**Material provided**
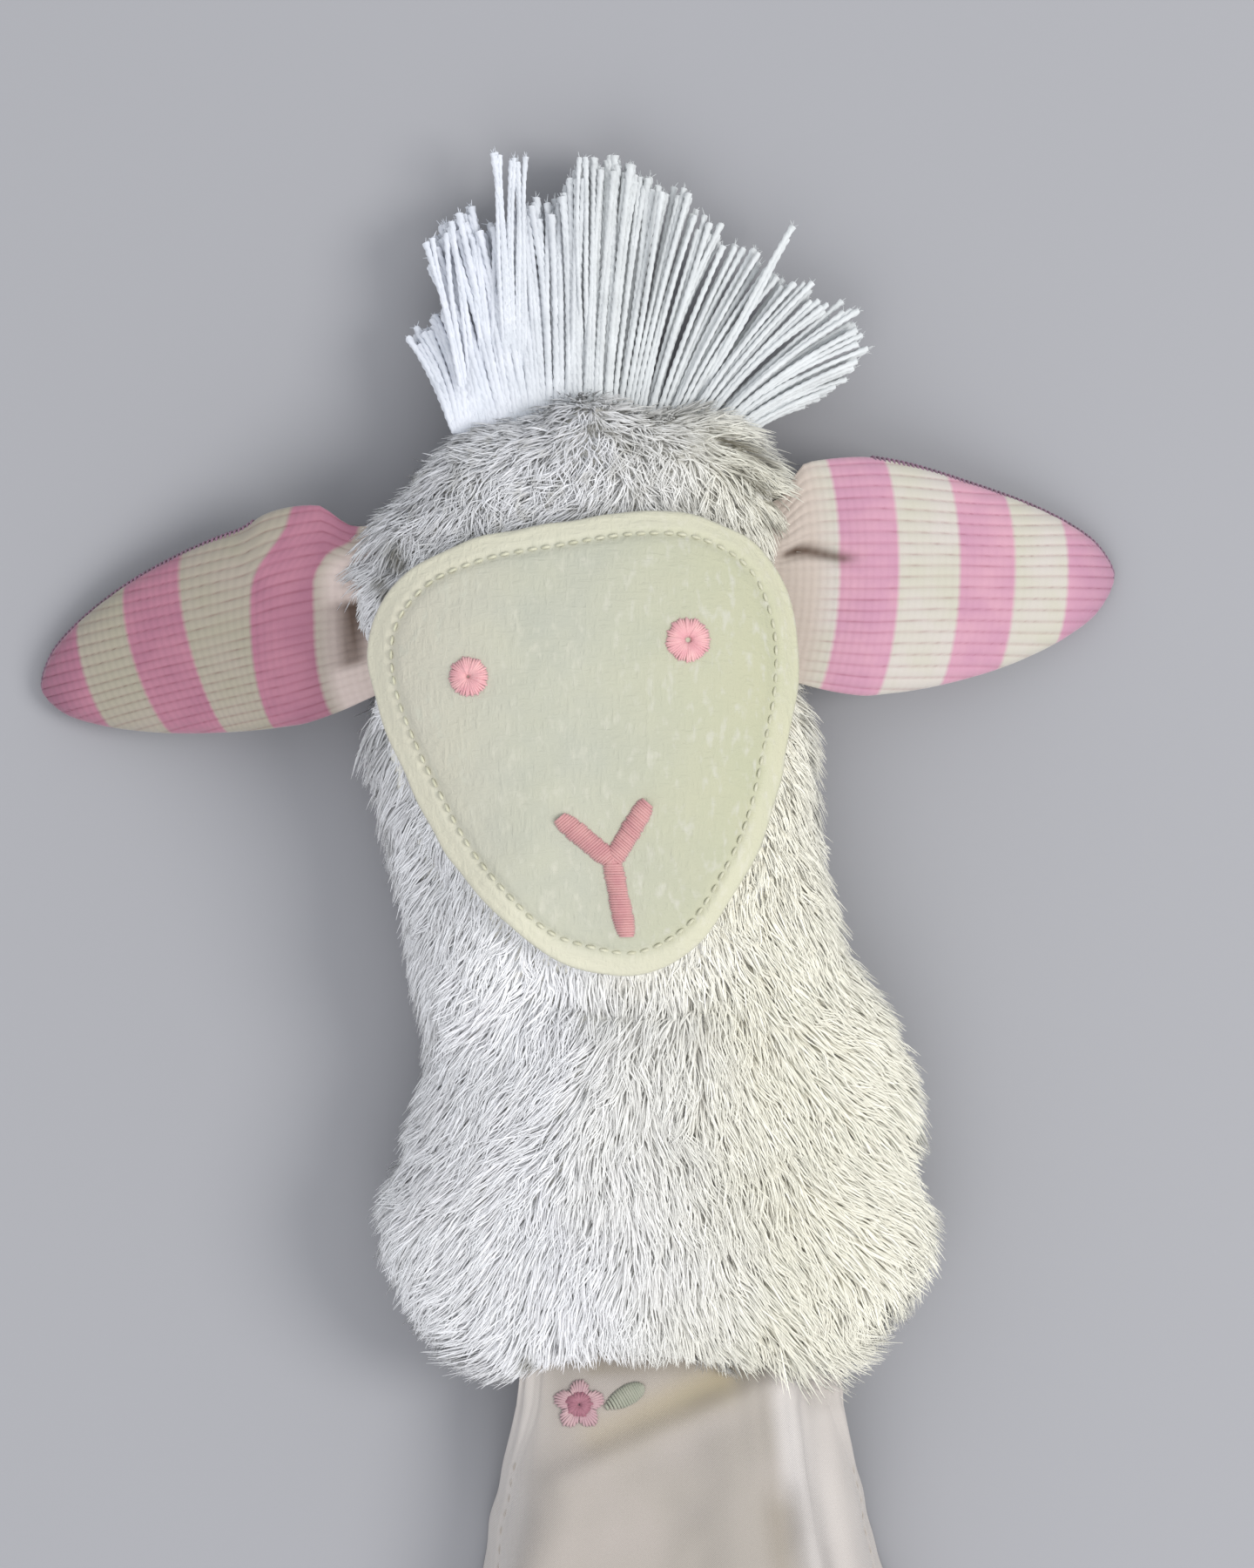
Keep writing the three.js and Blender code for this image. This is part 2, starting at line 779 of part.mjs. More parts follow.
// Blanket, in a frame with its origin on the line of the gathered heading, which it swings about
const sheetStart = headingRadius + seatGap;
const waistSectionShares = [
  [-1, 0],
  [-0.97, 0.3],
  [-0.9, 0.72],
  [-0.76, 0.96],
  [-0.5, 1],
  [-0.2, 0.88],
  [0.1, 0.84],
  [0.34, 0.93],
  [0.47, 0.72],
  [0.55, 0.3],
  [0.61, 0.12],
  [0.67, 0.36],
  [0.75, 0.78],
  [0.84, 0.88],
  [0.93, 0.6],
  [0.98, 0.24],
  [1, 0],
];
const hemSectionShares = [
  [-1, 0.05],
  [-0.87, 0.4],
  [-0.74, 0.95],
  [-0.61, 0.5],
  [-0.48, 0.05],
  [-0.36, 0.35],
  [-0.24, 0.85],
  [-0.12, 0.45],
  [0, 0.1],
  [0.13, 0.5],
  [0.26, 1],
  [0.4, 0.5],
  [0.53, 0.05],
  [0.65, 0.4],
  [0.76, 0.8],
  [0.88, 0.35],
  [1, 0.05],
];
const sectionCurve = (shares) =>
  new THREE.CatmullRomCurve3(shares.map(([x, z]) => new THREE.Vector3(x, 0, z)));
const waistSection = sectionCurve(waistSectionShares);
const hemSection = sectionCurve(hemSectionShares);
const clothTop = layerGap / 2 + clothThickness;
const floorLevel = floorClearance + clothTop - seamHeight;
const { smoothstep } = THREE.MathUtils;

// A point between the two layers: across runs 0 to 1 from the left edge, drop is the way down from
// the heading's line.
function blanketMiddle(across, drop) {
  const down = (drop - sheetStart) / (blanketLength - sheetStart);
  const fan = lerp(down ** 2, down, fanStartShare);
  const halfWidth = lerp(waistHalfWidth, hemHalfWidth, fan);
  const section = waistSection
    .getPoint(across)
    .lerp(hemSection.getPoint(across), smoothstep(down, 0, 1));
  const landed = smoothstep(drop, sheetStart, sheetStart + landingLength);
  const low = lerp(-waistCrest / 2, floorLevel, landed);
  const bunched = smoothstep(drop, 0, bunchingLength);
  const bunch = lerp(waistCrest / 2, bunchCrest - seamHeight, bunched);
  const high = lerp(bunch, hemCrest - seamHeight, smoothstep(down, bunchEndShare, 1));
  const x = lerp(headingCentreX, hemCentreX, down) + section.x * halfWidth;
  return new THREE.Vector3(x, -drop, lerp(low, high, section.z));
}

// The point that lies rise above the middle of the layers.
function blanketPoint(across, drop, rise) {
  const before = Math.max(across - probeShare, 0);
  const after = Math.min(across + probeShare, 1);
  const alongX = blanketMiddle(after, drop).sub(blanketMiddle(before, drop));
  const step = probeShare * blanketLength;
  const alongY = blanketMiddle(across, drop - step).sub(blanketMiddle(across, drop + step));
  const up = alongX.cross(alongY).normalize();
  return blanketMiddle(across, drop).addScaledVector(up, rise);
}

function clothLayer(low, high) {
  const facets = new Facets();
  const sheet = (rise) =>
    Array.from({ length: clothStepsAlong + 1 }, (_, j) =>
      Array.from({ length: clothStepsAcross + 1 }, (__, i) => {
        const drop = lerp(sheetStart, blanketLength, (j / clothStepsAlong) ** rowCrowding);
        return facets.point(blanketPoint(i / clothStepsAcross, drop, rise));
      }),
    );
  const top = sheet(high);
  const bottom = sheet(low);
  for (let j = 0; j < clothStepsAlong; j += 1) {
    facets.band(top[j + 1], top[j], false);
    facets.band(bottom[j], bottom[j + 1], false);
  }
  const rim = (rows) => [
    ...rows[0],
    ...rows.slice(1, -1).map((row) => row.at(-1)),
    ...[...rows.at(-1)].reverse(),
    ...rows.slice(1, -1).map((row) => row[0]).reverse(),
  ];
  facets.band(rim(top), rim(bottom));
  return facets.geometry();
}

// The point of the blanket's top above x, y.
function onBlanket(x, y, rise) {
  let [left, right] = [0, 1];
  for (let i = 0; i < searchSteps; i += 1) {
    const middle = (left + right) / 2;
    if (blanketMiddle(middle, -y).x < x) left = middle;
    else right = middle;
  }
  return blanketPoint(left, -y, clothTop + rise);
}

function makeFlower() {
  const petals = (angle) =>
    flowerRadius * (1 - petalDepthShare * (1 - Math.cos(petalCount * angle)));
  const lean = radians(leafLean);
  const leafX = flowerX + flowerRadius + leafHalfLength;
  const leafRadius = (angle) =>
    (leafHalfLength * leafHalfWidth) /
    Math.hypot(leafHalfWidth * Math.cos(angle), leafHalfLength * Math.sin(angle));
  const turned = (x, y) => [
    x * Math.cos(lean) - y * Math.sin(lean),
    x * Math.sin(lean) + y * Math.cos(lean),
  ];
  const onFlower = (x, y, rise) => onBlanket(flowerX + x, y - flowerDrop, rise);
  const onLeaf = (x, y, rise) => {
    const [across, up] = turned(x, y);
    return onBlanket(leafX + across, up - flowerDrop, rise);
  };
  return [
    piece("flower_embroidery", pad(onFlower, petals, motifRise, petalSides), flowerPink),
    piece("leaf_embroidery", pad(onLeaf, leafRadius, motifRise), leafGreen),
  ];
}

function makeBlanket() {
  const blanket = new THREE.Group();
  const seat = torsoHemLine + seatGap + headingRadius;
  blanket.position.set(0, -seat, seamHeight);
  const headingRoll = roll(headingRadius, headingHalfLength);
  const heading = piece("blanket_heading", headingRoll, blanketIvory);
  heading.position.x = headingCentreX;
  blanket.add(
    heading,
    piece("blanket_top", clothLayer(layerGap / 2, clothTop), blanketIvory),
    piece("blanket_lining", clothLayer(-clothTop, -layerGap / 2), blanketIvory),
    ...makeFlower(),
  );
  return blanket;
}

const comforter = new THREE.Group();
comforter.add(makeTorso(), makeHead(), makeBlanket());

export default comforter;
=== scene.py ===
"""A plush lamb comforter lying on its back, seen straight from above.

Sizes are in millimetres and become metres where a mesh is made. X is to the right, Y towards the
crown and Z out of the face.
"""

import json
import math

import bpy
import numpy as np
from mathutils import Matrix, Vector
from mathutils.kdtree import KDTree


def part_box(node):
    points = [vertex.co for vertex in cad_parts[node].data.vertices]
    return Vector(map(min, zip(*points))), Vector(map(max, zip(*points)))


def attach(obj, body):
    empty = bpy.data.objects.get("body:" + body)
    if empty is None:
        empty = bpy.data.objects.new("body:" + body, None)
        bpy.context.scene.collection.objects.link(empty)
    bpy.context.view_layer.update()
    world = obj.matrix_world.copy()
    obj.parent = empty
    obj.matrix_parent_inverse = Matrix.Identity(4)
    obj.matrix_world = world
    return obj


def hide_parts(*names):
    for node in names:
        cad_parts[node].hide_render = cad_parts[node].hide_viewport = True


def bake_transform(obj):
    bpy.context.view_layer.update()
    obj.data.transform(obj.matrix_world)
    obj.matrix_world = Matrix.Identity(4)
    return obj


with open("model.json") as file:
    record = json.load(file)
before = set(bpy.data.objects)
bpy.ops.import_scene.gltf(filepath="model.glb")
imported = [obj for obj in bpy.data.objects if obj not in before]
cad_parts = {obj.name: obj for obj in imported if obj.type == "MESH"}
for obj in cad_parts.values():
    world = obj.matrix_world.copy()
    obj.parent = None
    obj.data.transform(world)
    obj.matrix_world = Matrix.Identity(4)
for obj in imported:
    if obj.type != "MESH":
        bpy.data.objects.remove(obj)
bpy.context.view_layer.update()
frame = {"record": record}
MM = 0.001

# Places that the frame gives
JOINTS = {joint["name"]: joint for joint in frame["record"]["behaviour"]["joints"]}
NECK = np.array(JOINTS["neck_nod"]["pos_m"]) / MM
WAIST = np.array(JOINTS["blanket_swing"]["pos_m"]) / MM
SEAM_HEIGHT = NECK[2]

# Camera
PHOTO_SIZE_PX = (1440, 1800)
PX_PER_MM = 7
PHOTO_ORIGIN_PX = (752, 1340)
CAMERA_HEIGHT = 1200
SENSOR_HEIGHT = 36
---
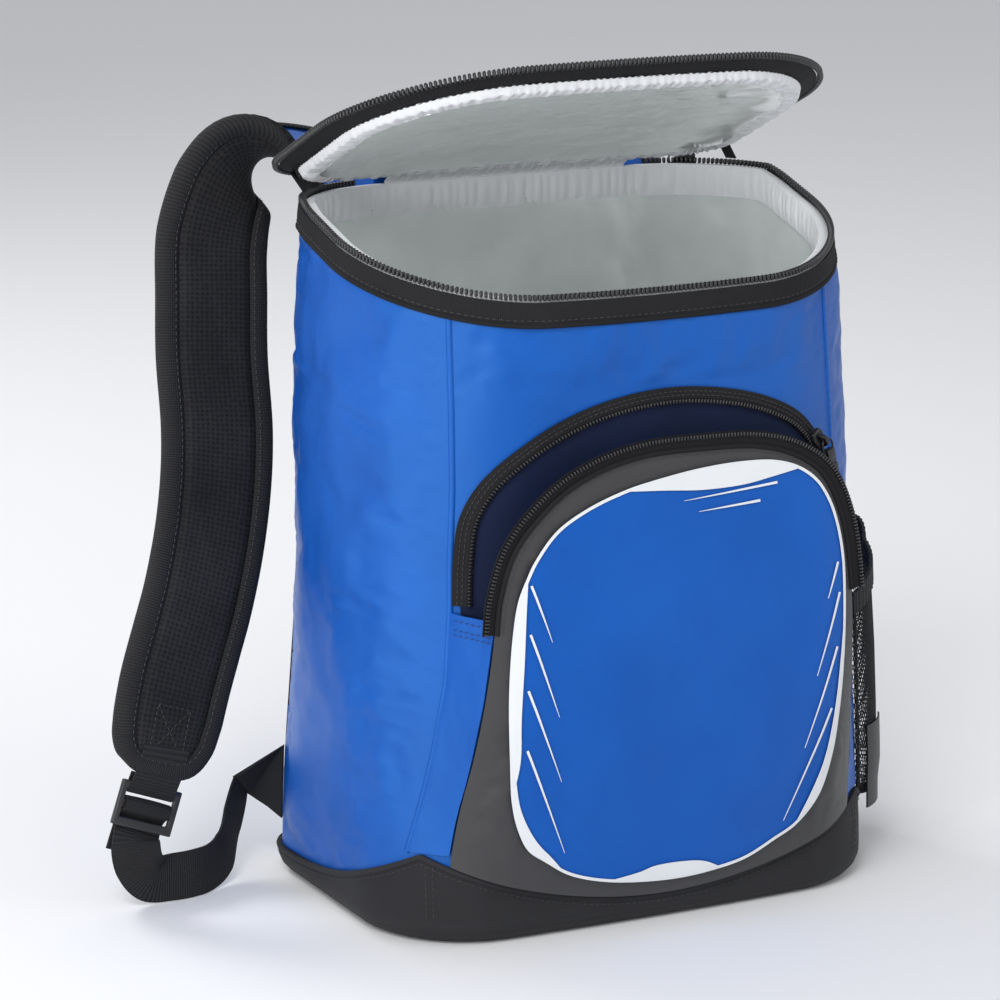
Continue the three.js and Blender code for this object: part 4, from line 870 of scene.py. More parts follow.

**To be done**
Give back exactly the stretch that opens on the line with "const comforter = new THREE.Group();" and closes on the line with "points = [vertex.co".

**Complete response**
const comforter = new THREE.Group();
comforter.add(makeTorso(), makeHead(), makeBlanket());

export default comforter;
=== scene.py ===
"""A plush lamb comforter lying on its back, seen straight from above.

Sizes are in millimetres and become metres where a mesh is made. X is to the right, Y towards the
crown and Z out of the face.
"""

import json
import math

import bpy
import numpy as np
from mathutils import Matrix, Vector
from mathutils.kdtree import KDTree


def part_box(node):
    points = [vertex.co for vertex in cad_parts[node].data.vertices]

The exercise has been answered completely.